PRESUMPTION OF PRIVATE FOUNDATION
Pursuant to tax laws, a section 501(c)(3) organization is presumed to be a Private Foundation. The organization must request and qualify as a Public Charity and receive a ruling or determination by submitting IRS Form 8940.
IRS FORM 1023
To apply for Federal tax exemption, IRS Form 1023 must be filed within twenty-seven (27) months of incorporation with the Internal Revenue Service. Form 1023 must be signed by a principal officer, an authorized employee, the Attorney for the nonprofit, or an agent with Power of Attorney to act on behalf of the nonprofit. Included with the Form 1023 must be:
Certified copy of the Articles of Incorporation from the Secretary of State;
Copy of the Bylaws signed by a principal officer or certified by a declaration from an authorized officer stating that the Bylaws are the true and complete copy;
Statement of receipts and disbursements;
Current balance sheet;
Proposed budget for two (2) years; and
Executed copy of a consent to extend the period in which to assess tax (Form 872-C), unless the organization is a Private Foundation which does not need to submit Form 872-C.

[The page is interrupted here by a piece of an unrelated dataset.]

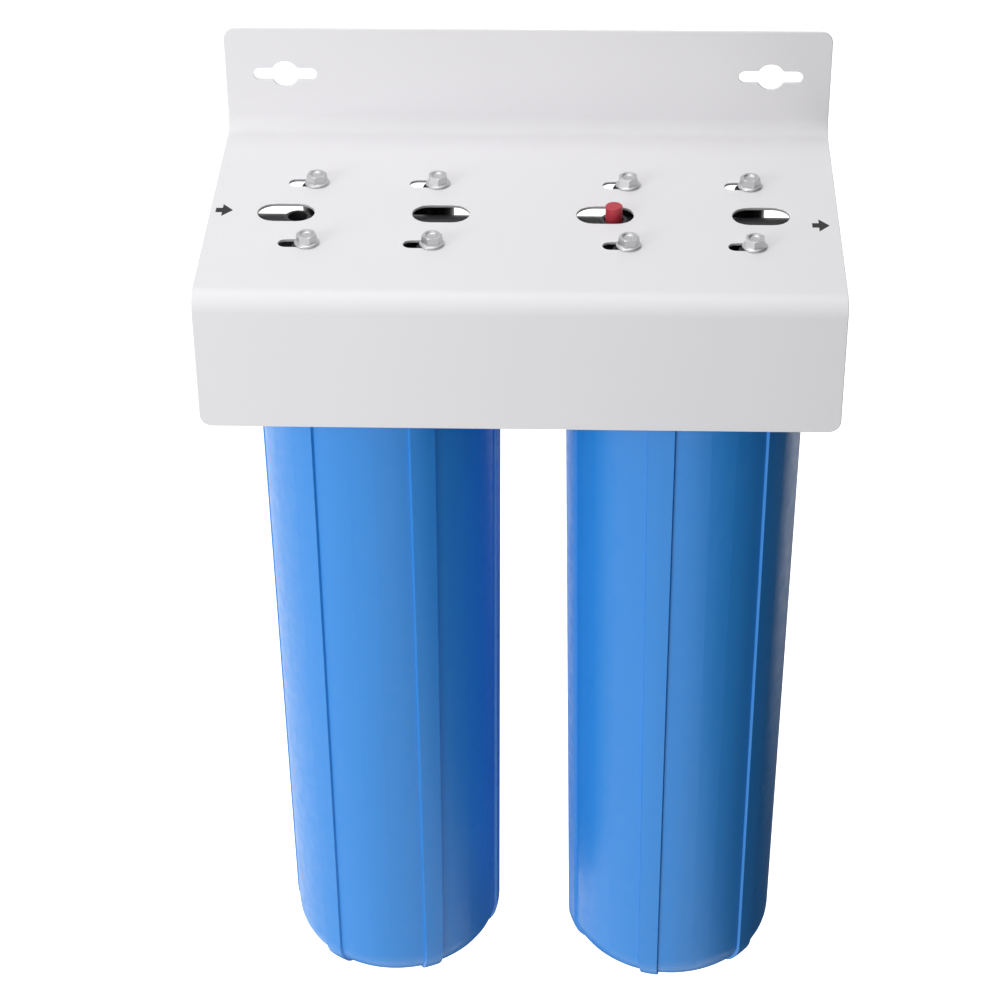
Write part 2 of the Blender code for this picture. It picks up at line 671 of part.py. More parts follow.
def sump_cavity_profile():
    """The hollow of the bowl, with the ring that the cartridge stands on left at its floor."""
    floor_corner = SUMP_CORNER_RADIUS - SUMP_WALL
    profile = [
        (0, RIM_DEPTH - CUT_OVERRUN),
        (MOUTH_RADIUS, RIM_DEPTH - CUT_OVERRUN),
        (MOUTH_RADIUS, BODY_TOP_DEPTH),
    ]
    profile += corner_points(SUMP_BASE_RADIUS - SUMP_WALL, SUMP_FLOOR_DEPTH, floor_corner, 3)
    profile += [
        (NOZZLE_RADIUS, SUMP_FLOOR_DEPTH),
        (NOZZLE_RADIUS, SEAT_RING_DEPTH),
        (NOZZLE_BORE_RADIUS, SEAT_RING_DEPTH),
        (NOZZLE_BORE_RADIUS, SUMP_FLOOR_DEPTH),
        (0, SUMP_FLOOR_DEPTH),
    ]
    return profile


def lug_outline():
    """The collar seen from above, with a wrench lug at each step round it."""
    half_lug = math.degrees(math.asin(LUG_WIDTH / 2 / COLLAR_RADIUS))
    step = 360 / LUG_COUNT
    points = []
    for lug in range(LUG_COUNT):
        start = lug * step
        points += arc(0, 0, COLLAR_RADIUS + LUG_RISE, start - half_lug, start + half_lug, 2)
        points += arc(0, 0, COLLAR_RADIUS, start + half_lug, start + step - half_lug, 2)
    return points


def rib_mesh():
    """One rib: its section in the radial plane, spun over the rib's width and narrowed downwards."""
    top = COLLAR_BOTTOM_DEPTH - UNION_OVERLAP
    outside = [(sump_radius(top) + RIB_RISE, top)]
    outside += corner_points(SUMP_BASE_RADIUS + RIB_RISE, FOOT_DEPTH, FOOT_CORNER_RADIUS)
    outside += [(FOOT_INNER_RADIUS, FOOT_DEPTH)]
    inside = corner_points(
        SUMP_BASE_RADIUS - UNION_OVERLAP, SUMP_BASE_DEPTH - UNION_OVERLAP, SUMP_CORNER_RADIUS
    )
    inside = [(sump_radius(top) - UNION_OVERLAP, top)] + inside
    inside += [(FOOT_INNER_RADIUS, SUMP_BASE_DEPTH - UNION_OVERLAP)]
    section = outside + inside[::-1]
    top_angle = RIB_TOP_WIDTH / SUMP_TOP_RADIUS
    base_angle = RIB_BASE_WIDTH / SUMP_BASE_RADIUS

    work = bmesh.new()
    corners = [work.verts.new((radius, 0, -depth)) for radius, depth in section]
    face = work.faces.new(corners)
    turn = Matrix.Rotation(-top_angle / 2, 3, "Z")
    bmesh.ops.rotate(work, verts=work.verts, cent=(0, 0, 0), matrix=turn)
    bmesh.ops.spin(
        work, geom=[face, *face.edges, *face.verts], cent=(0, 0, 0), axis=(0, 0, 1), angle=top_angle,
        steps=3, use_merge=False,
    )
    bmesh.ops.recalc_face_normals(work, faces=work.faces)
    for corner in work.verts:
        depth = -corner.co.z
        share = min(1, (depth - BODY_TOP_DEPTH) / (SUMP_BASE_DEPTH - BODY_TOP_DEPTH))
        narrowing = 1 + (base_angle / top_angle - 1) * max(0, share)
        radius = math.hypot(corner.co.x, corner.co.y)
        angle = math.atan2(corner.co.y, corner.co.x) * narrowing
        corner.co.x = radius * math.cos(angle)
        corner.co.y = radius * math.sin(angle)
    mesh = bpy.data.meshes.new("rib")
    work.to_mesh(mesh)
    work.free()
    return mesh


def make_sump_mesh(parent):
    sump = turned("sump_1", sump_outer_profile(), parent, FINE)
    collar_height = COLLAR_BOTTOM_DEPTH - COLLAR_DEPTH
    collar = place("sump_lugs", outline_mesh("sump_lugs", lug_outline(), collar_height), parent, tool=True)
    collar.location = (0, 0, -(COLLAR_DEPTH + COLLAR_BOTTOM_DEPTH) / 2)
    rib = rib_mesh()
    adds = [collar]
    for number in range(RIB_COUNT):
        tool = place(f"sump_rib_{number}", rib, parent, tool=True)
        tool.rotation_euler = (0, 0, 2 * math.pi * number / RIB_COUNT)
        adds.append(tool)
    cavity = turned("sump_cavity", sump_cavity_profile(), parent, MEDIUM, tool=True)
    groove = ring(
        "sump_rim_groove", rim_ring_radius() + groove_width() / 2, rim_ring_radius() - groove_width() / 2,
        RIM_DEPTH - CUT_OVERRUN, rim_ring_top() + RIM_RING_CORD + SEAT_GAP, parent, FINE, tool=True,
    )
    combine(sump, "UNION", adds)
    combine(sump, "DIFFERENCE", [cavity, groove])
    return bake(sump)


def rim_ring_radius():
    """Middle of the neck's wall, where the rim's O-ring lies in its groove."""
    return (MOUTH_RADIUS + NECK_RADIUS) / 2


def groove_width():
    return RIM_RING_CORD + 2 * SEAT_GAP


def rim_ring_top():
    return CEILING_DEPTH + SEAT_GAP


def make_sumps(stages):
    first = make_sump_mesh(stages[0])
    second = place("sump_2", first.data, stages[1])
    for sump, turn in ((first, RIB_TURN_1), (second, RIB_TURN_2)):
        sump.rotation_euler = (0, 0, turn - math.pi / 2)
        finish(sump, "blue_plastic")


def torus(name, radius, cord, depth, parent, major, minor, material, at=(0, 0)):
    """An O-ring whose top is at a depth."""
    bpy.ops.mesh.primitive_torus_add(
        major_radius=radius, minor_radius=cord / 2, major_segments=major, minor_segments=minor
    )
    made = bpy.context.object
    mesh = made.data
    bpy.data.objects.remove(made)
    item = place(name, mesh, parent)
    item.location = (*at, -(depth + cord / 2))
    return finish(item, material)


def make_gasket(name, top, parent):
    gasket = ring(name, GASKET_RADIUS, GASKET_BORE_RADIUS, top, top + GASKET_THICKNESS, parent, MEDIUM)
    return finish(gasket, "gasket_foam")


def make_core(name, top, bottom, parent):
    core = ring(name, CORE_RADIUS, CORE_RADIUS - CORE_WALL, top, bottom, parent, COARSE)
    return finish(core, "core_plastic")


def make_sediment_cartridge(parent):
    """A blown-media cartridge: media round a core tube, with a flat gasket at each end."""
    media_top = CARTRIDGE_TOP_DEPTH + GASKET_THICKNESS + SEAT_GAP
    media_bottom = CARTRIDGE_BOTTOM_DEPTH - GASKET_THICKNESS - SEAT_GAP
    make_gasket("sediment_upper_gasket", CARTRIDGE_TOP_DEPTH, parent)
    make_gasket("sediment_lower_gasket", CARTRIDGE_BOTTOM_DEPTH - GASKET_THICKNESS, parent)
    make_core("sediment_core", media_top, media_bottom, parent)
    media = ring(
        "sediment_media", CARTRIDGE_RADIUS, CORE_RADIUS + SEAT_GAP, media_top, media_bottom, parent, MEDIUM
    )
    return finish(media, "filter_media")


def end_cap(name, outer_face, sense, parent):
    """A plastic end cap whose lip runs over the block; sense is 1 where the block is below it."""
    inner_face = outer_face + sense * END_CAP_THICKNESS
    lip_end = outer_face + sense * END_CAP_LIP_HEIGHT
    lip_inner = CARTRIDGE_RADIUS - END_CAP_LIP
    profile = [
        (CARTRIDGE_RADIUS, outer_face),
        (CARTRIDGE_RADIUS, lip_end),
        (lip_inner, lip_end),
        (lip_inner, inner_face),
        (GASKET_BORE_RADIUS, inner_face),
        (GASKET_BORE_RADIUS, outer_face),
    ]
    cap = turned(name, profile if sense > 0 else profile[::-1], parent, MEDIUM, closed=True)
    return finish(cap, "core_plastic")


def make_carbon_cartridge(parent):
    """A carbon block on a core tube, wrapped in netting and closed by an end cap and gasket at each end."""
    upper_face = CARTRIDGE_TOP_DEPTH + GASKET_THICKNESS + SEAT_GAP
    lower_face = CARTRIDGE_BOTTOM_DEPTH - GASKET_THICKNESS - SEAT_GAP
    block_top = upper_face + END_CAP_THICKNESS + SEAT_GAP
    block_bottom = lower_face - END_CAP_THICKNESS - SEAT_GAP
    make_gasket("carbon_upper_gasket", CARTRIDGE_TOP_DEPTH, parent)
    make_gasket("carbon_lower_gasket", CARTRIDGE_BOTTOM_DEPTH - GASKET_THICKNESS, parent)
    end_cap("carbon_upper_cap", upper_face, 1, parent)
    end_cap("carbon_lower_cap", lower_face, -1, parent)
    make_core("carbon_core", block_top, block_bottom, parent)
    block = ring(
        "carbon_block", CARBON_RADIUS, CORE_RADIUS + SEAT_GAP, block_top, block_bottom, parent, MEDIUM
    )
    finish(block, "carbon")
    inner = CARBON_RADIUS + SEAT_GAP
    netting = ring(
        "carbon_netting", inner + NETTING_THICKNESS, inner, block_top, block_bottom, parent, MEDIUM
    )
    return finish(netting, "netting")


def helix_points(radius, top, bottom, turns, steps):
    count = turns * steps
    points = []
    for step in range(count + 1):
        angle = 2 * math.pi * step / steps
        depth = top + (bottom - top) * step / count
        points.append((radius * math.cos(angle), radius * math.sin(angle), -depth))
    return points


def make_spring(name, radius, wire, top, bottom, parent, at):
    curve = bpy.data.curves.new(name, "CURVE")
    curve.dimensions = "3D"
    curve.bevel_depth = wire / 2
    curve.bevel_resolution = 1
    curve.use_fill_caps = True
    points = helix_points(radius, top + wire / 2, bottom - wire / 2, SPRING_TURNS, SPRING_STEPS)
    spline = curve.splines.new("POLY")
    spline.points.add(len(points) - 1)
    for point, co in zip(spline.points, points):
        point.co = (*co, 1)
    spring = place(name, curve, parent)
    spring.location = (*at, 0)
    mesh = evaluated_mesh(spring)
    bpy.data.objects.remove(spring)
    spring = place(name, mesh, parent)
    spring.location = (*at, 0)
    return finish(spring, "stainless_steel")


def make_relief_valve(parent):
    """The red button stands over a spring and holds a stem, whose disc draws an O-ring up to the seat."""
    at = (-BOSS_REACH, 0)
    button_top = -(SHEET + BUTTON_PROUD)
    button_bottom = BOSS_FLOOR_DEPTH - RELIEF_TRAVEL - SEAT_GAP
    roof = button_top + BUTTON_ROOF
    socket = STEM_RADIUS + STEM_CLEARANCE
    stem_top = roof - STEM_ENGAGEMENT
    edge_centre = (BUTTON_RADIUS - BUTTON_EDGE_RADIUS, -(button_top + BUTTON_EDGE_RADIUS))
    edge = arc(*edge_centre, BUTTON_EDGE_RADIUS, 90, 0, 3)
    profile = [(0, button_top)] + [(x, -y) for x, y in edge]
    profile += [
        (BUTTON_RADIUS, button_bottom),
        (BUTTON_RADIUS - BUTTON_WALL, button_bottom),
        (BUTTON_RADIUS - BUTTON_WALL, roof),
        (socket, roof),
        (socket, stem_top - SEAT_GAP),
        (0, stem_top - SEAT_GAP),
    ]
    button = turned("relief_button", profile, parent, MEDIUM)
    button.location = (*at, 0)
    finish(button, "red_plastic")

    ring_top = VALVE_SEAT_DEPTH + SEAT_GAP
    disc_top = ring_top + RELIEF_RING_CORD + SEAT_GAP
    disc_bottom = disc_top + STEM_DISC_THICKNESS
    stem_profile = [
        (0, stem_top),
        (STEM_RADIUS, stem_top),
        (STEM_RADIUS, disc_top),
        (STEM_DISC_RADIUS, disc_top),
        (STEM_DISC_RADIUS, disc_bottom),
        (0, disc_bottom),
    ]
    stem = turned("relief_stem", stem_profile, parent, COARSE)
    stem.location = (*at, 0)
    finish(stem, "stainless_steel")

    ring_radius = STEM_RADIUS + SEAT_GAP + RELIEF_RING_CORD / 2
    torus("relief_o_ring", ring_radius, RELIEF_RING_CORD, ring_top, parent, COARSE, 8, "seal_rubber", at)
    spring_radius = (socket + BUTTON_RADIUS - BUTTON_WALL) / 2
    make_spring(
        "relief_spring", spring_radius, SPRING_WIRE, roof + SEAT_GAP, BOSS_FLOOR_DEPTH - SEAT_GAP, parent, at
    )


def make_stage(stage, x):
    """An empty on a stage's axis, in the plane where the head meets the bracket."""
    empty = place(f"stage_{stage}", None)
    empty.location = (x, -AXIS_REACH, MOUNT_PLANE)
    return empty


clear_scene()
PARTS = make_collection("whole_house_water_filter")
TOOLS = make_collection("construction")
TOOLS.hide_render = True
MATERIALS = {name: make_material(name) for name in COLOURS}

stages = [make_stage(1, STAGE_1_X), make_stage(2, STAGE_2_X)]
make_bracket()
make_screws()
make_head(1, stages[0], drilled=False)
make_head(2, stages[1], drilled=True)
make_nipple()
make_sumps(stages)
for stage, parent in enumerate(stages, start=1):
    torus(
        f"sump_o_ring_{stage}", rim_ring_radius(), RIM_RING_CORD, rim_ring_top(), parent, FINE, 6,
        "seal_rubber",
    )
make_sediment_cartridge(stages[0])
make_carbon_cartridge(stages[1])
make_relief_valve(stages[1])
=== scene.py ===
"""Looks of the whole house water filter: fine surfaces, finishes, light and camera. Metres, +Z up.

The sizes carry the names that they have in the part's own source. As there, the heights in a stage are
depths below the plane where its head meets the bracket, and a stage's pieces are made round their own axis.
"""
import math

import bmesh
import bpy
from mathutils import Matrix, Vector


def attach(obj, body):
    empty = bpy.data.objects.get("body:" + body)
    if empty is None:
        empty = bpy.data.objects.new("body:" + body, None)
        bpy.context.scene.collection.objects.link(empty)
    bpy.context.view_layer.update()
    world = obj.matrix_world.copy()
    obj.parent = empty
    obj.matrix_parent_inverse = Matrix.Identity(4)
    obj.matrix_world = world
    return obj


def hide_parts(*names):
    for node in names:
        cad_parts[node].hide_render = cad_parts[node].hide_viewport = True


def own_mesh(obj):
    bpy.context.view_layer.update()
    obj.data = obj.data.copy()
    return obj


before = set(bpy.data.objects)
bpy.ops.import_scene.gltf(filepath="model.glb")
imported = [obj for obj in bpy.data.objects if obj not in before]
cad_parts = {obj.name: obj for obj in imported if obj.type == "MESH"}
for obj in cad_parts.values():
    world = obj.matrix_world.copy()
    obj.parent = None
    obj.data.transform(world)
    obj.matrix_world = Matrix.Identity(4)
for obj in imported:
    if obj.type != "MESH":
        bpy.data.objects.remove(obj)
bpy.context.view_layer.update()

# Clearances and allowances
SEAT_GAP = 0.0003
CUT_OVERRUN = 0.002
UNION_OVERLAP = 0.0015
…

The fee for Form 1023 is based on the projected gross receipts of the nonprofit. The fee is $400.00 if the nonprofit has an annual gross receipts of less than $10,000.00 in the preceding four (4) years of existence or if the projection for a newly formed nonprofit is less than $10,000.00. The fee is $850.00 if annual gross receipts are more than $10,000.00. It takes at least three (3) months after filing Form 1023 to receive an approval from the IRS.
CALIFORNIA STATE INCOME TAX EXEMPTION
In California, corporations are subjected to an annual franchise tax on net income. However, nonprofit corporations can apply to be exempt from this annual franchise tax.
To obtain exemption from State income tax, FTB Form 3500 must be filed with the California Franchise Tax Board with a $25.00 Fee. If the corporation has already received a letter from the IRS recognizing its 501(c)(3) exemption status, the corporation may file Form 3500A for no fee and attach the IRS letter.
PROPERTY AND SALES TAX
Even though a charity is exempt from income tax, the organization is still responsible for applicable property tax and sales tax. Local and State property and sales tax statements and returns must be filed.
However, in California the corporation may apply for a property tax exemption known as the Welfare Property Tax Exemption for its taxable real or personal property.
In California there is no exemption from sales tax for charities. If the nonprofit is selling merchandise, a Sellers Permit and Resale Certificate from the California State Board of Equalization must be obtained.
The State Board of Equalization and local county tax assessor can be consulted to clarify what taxes are still required by the organization.
LOCAL BUSINESS LICENSE
The nonprofit may be subjected to local business license permits and local business taxes. The local City Clerk should be consulted to determine if any other taxes are applicable to the nonprofit. Charitable corporations are often exempt from payment of local business license taxes.
CAN A NONPROFIT BE TAXED ON UNRELATED BUSINESS INCOME?
Nonprofit corporations often retain an Attorney to provide an opinion on whether the corporation will be engaging in unrelated business activities that may be taxable.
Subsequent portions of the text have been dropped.